The design is four Verilog modules with clear responsibilities:

  • gaussian_processor.v — the core. A state machine walks the image pixel by pixel; for each one it fetches the 3x3 neighborhood from frame memory (one read per clock), computes the weighted average for each color channel, and writes the result back.
  • vga_frame.v — the frame memory, built on Altera’s on-chip RAM megafunction. It stores 24-bit pixels and is initialized with the source image from a .mif file when the FPGA is configured.
  • vga_driver.v — generates 640x480 VGA timing (hsync, vsync, blanking) at 60Hz, with the 25MHz pixel clock derived from the 50MHz system clock by clock division.
  • gaussian_blur_top.v — the top level, which arbitrates frame memory between the display path and the processor and turns debounced button presses into control signals.

The image is a quarter of the display resolution in each dimension, so scaling up is done in the addressing itself: the display path drops the low two bits of the screen coordinates, and each image pixel fills a 4x4 block on screen at no extra memory or logic cost.

Technical Challenges

Sharing one memory between two consumers. The VGA scan-out reads the frame continuously, and the blur pass needs both read and write access to the same memory. I resolved this with an ownership multiplexer: while a blur is running, the processor owns the frame RAM’s address and data ports, and control returns to the display path when it finishes.

Convolution without dividers or multipliers worth the name. The kernel is the classic binomial approximation of a Gaussian:

| 1 2 1 |
| 2 4 2 |  / 16
| 1 2 1 |

The weights are small powers-of-two-friendly integers and sum to exactly 16, so each channel accumulates into a 12-bit sum and the normalization is just taking the top 8 bits — a wire slice, no divider circuit at all.

Pipelining the window reads.

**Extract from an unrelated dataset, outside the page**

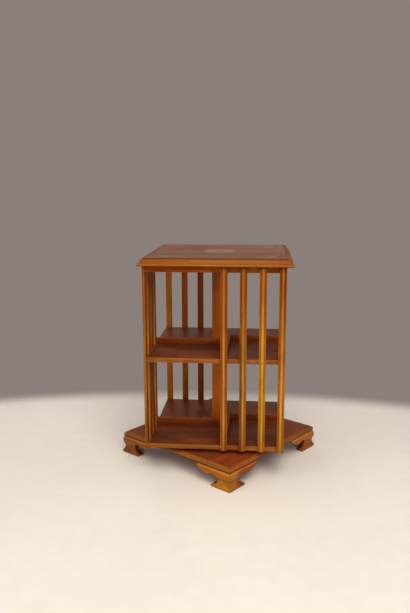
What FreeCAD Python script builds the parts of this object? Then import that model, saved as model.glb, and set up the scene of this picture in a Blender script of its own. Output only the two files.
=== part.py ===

The block RAM returns data one clock after the address is presented, so the state machine issues the nine neighborhood addresses back to back and captures each pixel one cycle behind, filling the 3x3 window in ten clocks instead of stalling on every read.

Boundary handling. The filter processes interior pixels only, leaving the one-pixel border untouched — the datapath stays uniform, with no edge-case logic inside the convolution.

Results

Each pixel takes twelve clock cycles (ten window reads, one compute, one write-back), so the roughly 18,600 interior pixels finish in about 224,000 cycles — around 4.5ms at 50MHz, far faster than a frame is drawn. On the board, KEY[1] triggers a blur pass, and KEY[0] resets the control logic; because the filter runs in place on the frame memory, repeated passes compound the blur, which makes the effect easy to see live on the monitor.

Future Work

A line-buffer architecture could cut memory traffic from nine reads per pixel to one by caching the previous two rows, and the same framework would support other 3x3 kernels — edge detection or sharpening — selected at runtime.